The Gates installation

The cover up is always worse

Whether it’s folks who find themselves in a bit of a misunderstanding or someone engaged in something more intentionally nefarious, why don’t people learn that the cover up is usually worse than the original mistake or crime? Think of Martha Stewart and the SEC. Or Trump and the National Archives. And now the Cleveland Museum of Art. They’ve had a beautiful (albeit headless) Roman bronze statue since the 1980’s which has now been seized as part of a criminal investigation into looted and smuggled antiquities. Perhaps the Cleveland Museum were unwitting participants in this. Perhaps it is understandable that they dismissed Turkey’s claims about the statue as Turkey couldn’t provide evidence.
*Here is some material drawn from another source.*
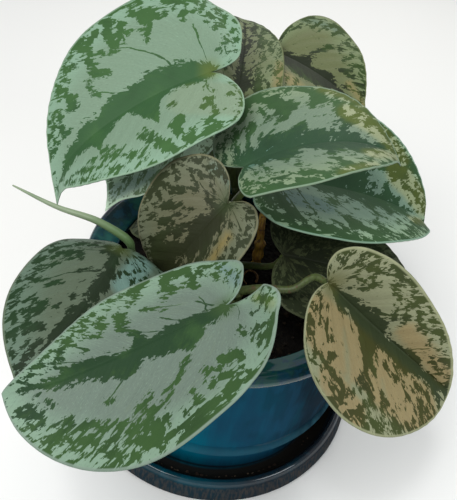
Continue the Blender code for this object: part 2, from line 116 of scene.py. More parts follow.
# One side of a blade's margin, from the stalk to the tip: share of the length along the midrib, and
# share of the half width
HEART_OUTLINE = (
    (0.0, 0.0), (-0.05, 0.08), (-0.115, 0.26), (-0.135, 0.50), (-0.085, 0.76), (0.03, 0.94),
    (0.19, 1.0), (0.38, 0.965), (0.57, 0.82), (0.74, 0.58), (0.87, 0.31), (0.955, 0.10), (1.0, 0.0),
)
OVAL_OUTLINE = (
    (0.0, 0.0), (-0.05, 0.08), (-0.115, 0.24), (-0.135, 0.44), (-0.095, 0.66), (0.02, 0.84),
    (0.19, 0.95), (0.40, 1.0), (0.60, 0.95), (0.77, 0.80), (0.90, 0.55), (0.97, 0.25), (1.0, 0.0),
)
OUTLINE_ASPECT = 0.42

# base: where the stalk meets the blade. heading, pitch, roll: anticlockwise from +X, nose down, left side
# up. lobe, belly: how far the lobes reach back, and how oval the outline is. bend, curl: droop over the
# length, and more of it near the tip. fold: rise of each half from the midrib. cup: how far the margin
# hangs. twist: turn from the stalk to the tip. lift: rise of the lobes. ripple: waves of the margin.
# drip: drawn-out tip. route: the stalk's vine, the height it leaves at, and points on its way.
# sweep: how far the tip swings left. sinus: how far the notch behind the stalk closes.
# Pairs are (left side, right side), looking from the stalk to the tip.
Leaf = namedtuple(
    "Leaf",
    "base heading pitch roll length half_width lobe belly bend curl fold cup twist lift "
    "ripple drip route sweep sinus",
    defaults=(0.0, (0.0, 0.0)),
)

# foot: where the vine leaves the soil. top: end of its woody part.
Vine = namedtuple("Vine", "finish foot top radius")
VINES = {
    "vine_back": Vine("vine", (-0.004, 0.034), (-0.003, 0.037, 0.112), 0.0030),
    "vine_middle": Vine("vine", (-0.005, 0.002), (-0.005, 0.003, 0.106), 0.0030),
    "vine_left": Vine("vine", (-0.040, -0.008), (-0.0445, -0.0115, 0.092), 0.0026),
    "vine_front": Vine("vine", (0.002, -0.026), (0.003, -0.030, 0.104), 0.0030),
    "vine_right": Vine("dry_sheath", (0.0105, 0.0080), (0.0105, 0.0085, 0.097), 0.0026),
}

LEAVES = {
    "leaf_upper_left": Leaf(
        (-0.0230, 0.0455, 0.1540), -154, 16, 0, 0.0875, (0.0380, 0.0485), (0.62, 1.85),
        (0.28, 0.06), 31, 32, (2, 25), 0.0042, 0, -0.0021, 0.0008, 0.0080,
        ("vine_back", 0.104, ((-0.013, 0.037, 0.123), (-0.021, 0.037, 0.140))),
        sweep=0.0060, sinus=(0.2, 0.9)),
    "leaf_back": Leaf(
        (-0.0110, 0.0507, 0.1400), 90, -22, 12, 0.0740, (0.0180, 0.0215), (0.30, 0.60),
        (0.70, 0.80), 34, 12, (7, 7), 0.0031, 0, 0.0, 0.0006, -0.0030,
        ("vine_back", 0.109, ((-0.006, 0.042, 0.124),))),
    "leaf_back_right": Leaf(
        (0.0045, 0.1035, 0.1390), -27, -1, 6, 0.0560, (0.0350, 0.0320), (0.60, 0.60),
        (-0.10, 0.30), 30, 15, (16, 10), 0.0032, 0, 0.0, 0.0008, 0.0050,
        ("vine_back", 0.098, ((0.002, 0.060, 0.114), (0.000, 0.088, 0.127)))),
    "leaf_upper_right": Leaf(
        (-0.0025, 0.0020, 0.1390), 18, -34, -9, 0.0680, (0.0385, 0.0300), (1.15, 0.38),
        (0.34, 0.29), 54, 25, (16, 11), 0.0030, 5, -0.0015, 0.0006, 0.0030,
        ("vine_middle", 0.100, ((-0.0045, 0.003, 0.118),))),
    "leaf_lower_right": Leaf(
        (0.0105, 0.0200, 0.1215), 17, 5, 1, 0.0965, (0.0405, 0.0395), (0.55, 0.97),
        (0.42, -0.05), 29, 14, (33, 10), 0.0031, 0, 0.0, 0.0006, -0.0085,
        ("vine_right", 0.090, ((0.0095, 0.0125, 0.106),))),
    "leaf_centre": Leaf(
        (-0.0065, -0.0110, 0.1300), 216, 43, -16, 0.0530, (0.0225, 0.0300), (1.0, 1.30),
        (0.80, 0.40), 47, 20, (16, 14), 0.0029, 0, 0.0, 0.0005, 0.0020,
        ("vine_middle", 0.095, ((-0.0045, -0.002, 0.112),))),
    "leaf_left": Leaf(
        (-0.0455, -0.0235, 0.1080), -98, -18, -10, 0.0785, (0.0320, 0.0300), (1.0, 1.0),
        (0.30, 0.26), 38, 28, (-14, -15), 0.0031, 0, -0.0027, 0.0006, 0.0040,
        ("vine_left", 0.0880, ((-0.0465, -0.0165, 0.0960),))),
    "leaf_front": Leaf(
        (-0.0010, -0.0715, 0.1390), -154, 28, 8, 0.0785, (0.0420, 0.0325), (1.60, 0.95),
        (0.45, -0.12), -12, -31, (4, -23), -0.0065, -24, 0.0037, 0.0006, -0.0025,
        ("vine_front", 0.092, ((0.001, -0.048, 0.110), (0.001, -0.063, 0.124))),
        sinus=(0.0, 0.4)),
    "leaf_lower_front": Leaf(
        (0.0360, -0.0350, 0.1200), 3, 44, 45, 0.0785, (0.0195, 0.0388), (1.06, 0.83),
        (0.15, 0.60), -23, 5, (45, 33), 0.0025, 0, 0.0, 0.0006, -0.0015,
        ("vine_front", 0.101, ((0.0125, -0.0320, 0.1075), (0.0240, -0.0325, 0.1105)))),
    "leaf_under_right": Leaf(
        (0.0200, -0.0100, 0.1060), 7, 8, 8, 0.0710, (0.0300, 0.0320), (0.62, 0.60),
        (0.40, 0.40), 18, 16, (8, 7), 0.0030, 0, 0.0, 0.0006, 0.0040,
        ("vine_middle", 0.084, ((0.006, -0.004, 0.091),))),
    "leaf_under_left": Leaf(
        (-0.0335, 0.0430, 0.1275), -126, 18, 4, 0.0480, (0.0260, 0.0240), (0.60, 0.60),
        (0.30, 0.30), 18, 10, (10, 8), 0.0020, 0, 0.0, 0.0006, 0.0060,
        ("vine_back", 0.092, ((-0.015, 0.036, 0.104), (-0.028, 0.041, 0.118)))),
    "leaf_under_centre": Leaf(
        (-0.0215, 0.0030, 0.1030), 168, 8, 0, 0.0315, (0.0148, 0.0148), (1.0, 1.0),
        (0.30, 0.30), 30, 15, (10, 10), 0.0030, 0, 0.0, 0.0004, 0.0020,
        ("vine_middle", 0.087, ((-0.012, 0.003, 0.092),))),
}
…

However, this part of the NYTimes article (link will get you past the paywall for the next 30 days) caught my eye.

Turkey’s claim on the statue hinged in part on persuading investigators that the statue in fact depicted Marcus Aurelius, because the stone plinth where they say it had stood is inscribed with that emperor’s name.

The Cleveland museum’s website had until recently described the statue as “The Emperor as Philosopher, probably Marcus Aurelius (reigned AD 161-180),” adding that the item had originated from “Turkey, Bubon(?) (in Lycia), Roman, late 2nd Century.” They also wrote in an accompanying description that the statue “likely represents Marcus Aurelius, the Roman emperor known for his philhellenism and Stoic writings.” (Aurelius wrote “Meditations,” a classic work on Stoic philosophy.)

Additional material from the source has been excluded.